The other direction is the continued development of the processing of fixation data and the algorithms described in this paper. One objective of this would be to enable inclusion of images on the page and ensuring that the algorithms that track reading are able to distinguish when lines of text are being read and when the reader is looking at an illustration. Beymer et al., (2007) have examined this in the context of adult readers, and Hannus and Hyönä (1999) with low- and high-ability children. Additionally, if some kind of meta-activity such as gamification of reading performance could be introduced, then there is a good reason to believe that this could be exploited to improve the data quality and thereby make the performance of the algorithms more robust.

Conclusions

The study has shown that using a low-cost eye tracker can provide data of sufficient quality to support the construction of a gaze-enabled reading aid for use in primary schools if the system includes algorithms that map fixations to the lines of text being read. Comparable levels of performance of mapping fixations has been obtained with school children in an unconstrained use situation with a low sampling rate, low-cost tracker, that previously were obtained in a laboratory with a high sampling rate head-mounted eye tracker using adult participants.

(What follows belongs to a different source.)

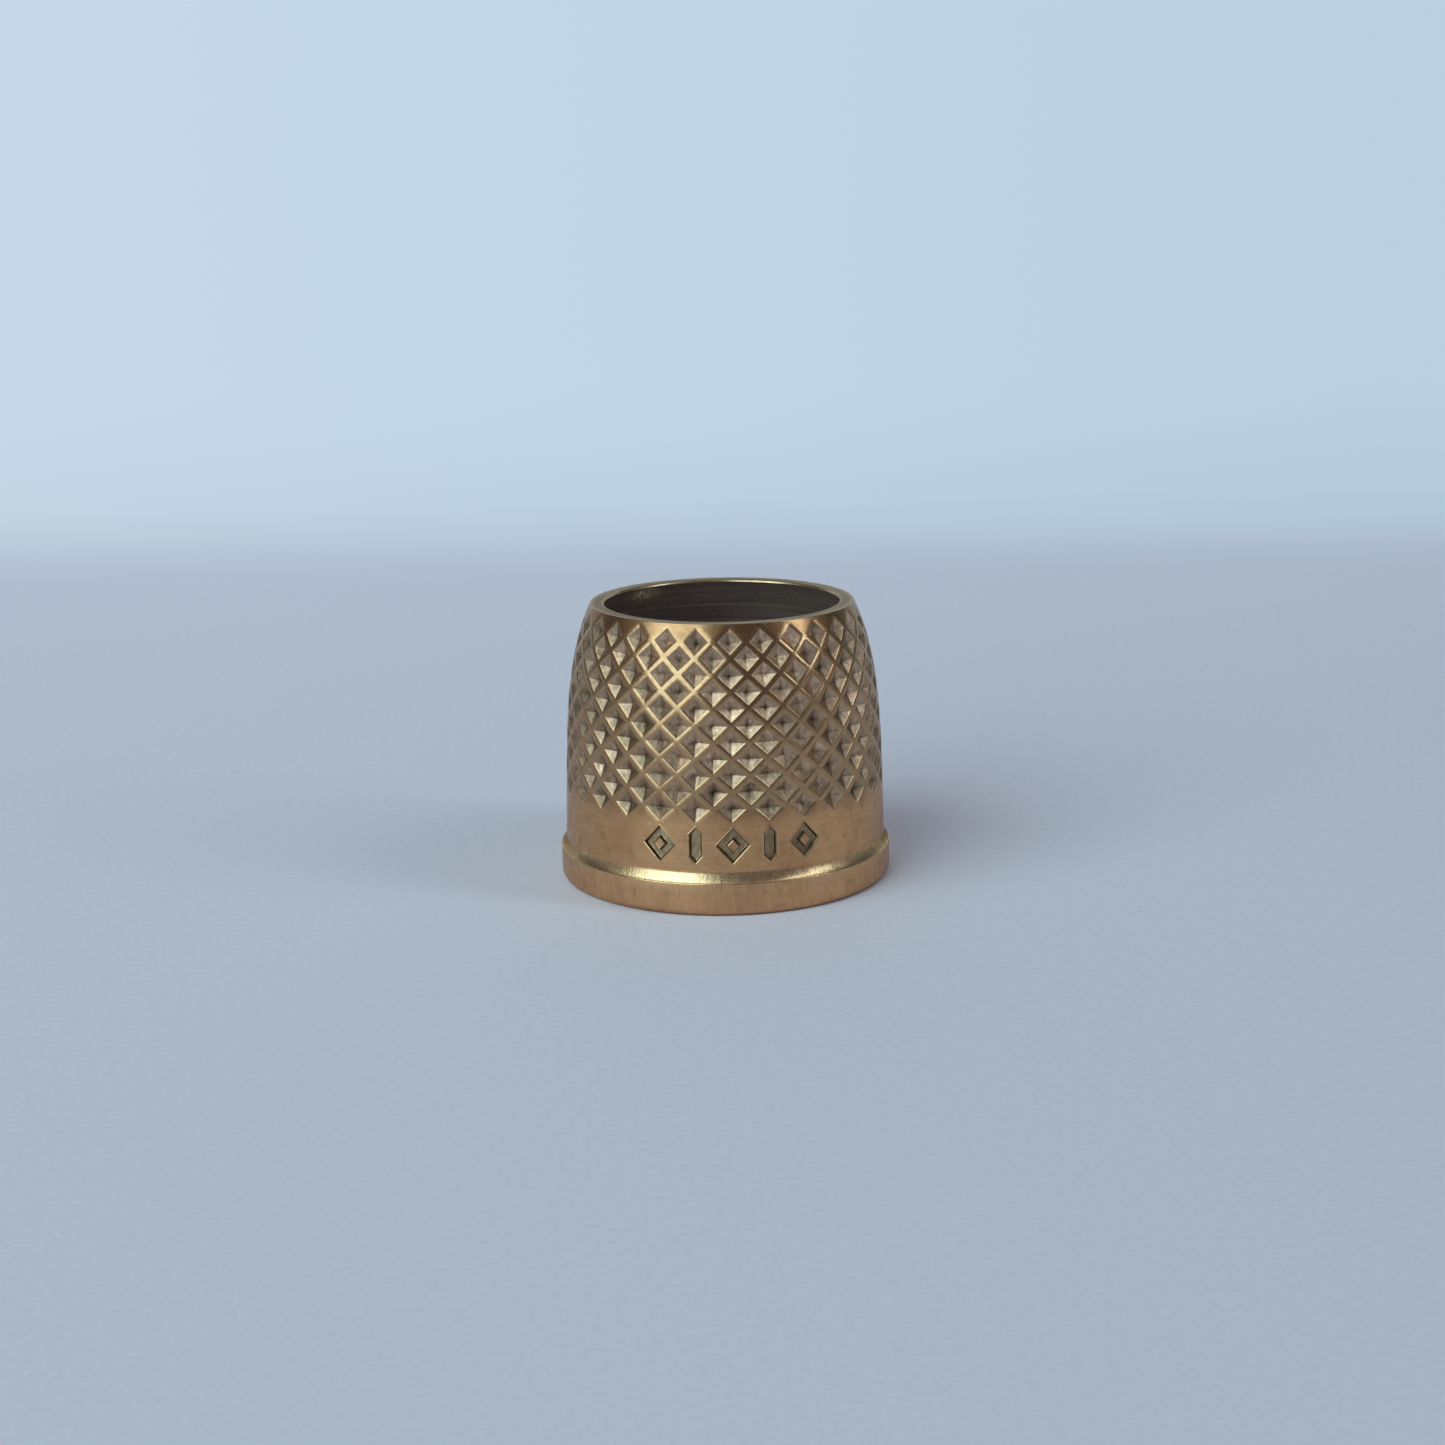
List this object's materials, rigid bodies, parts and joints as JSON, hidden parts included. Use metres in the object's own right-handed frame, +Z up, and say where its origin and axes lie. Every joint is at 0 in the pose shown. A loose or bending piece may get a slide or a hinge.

There is a range of opportunities for a gaze-enabled reading aid that can operate in stand-alone mode or that can share reading performance data in real time. The work reported in this paper shows that it is possible to realize these opportunities, and to move the study of reading from the laboratory out into the classroom and other learning environments at a cost that makes widespread adoption of this educational technology realistic in the near future.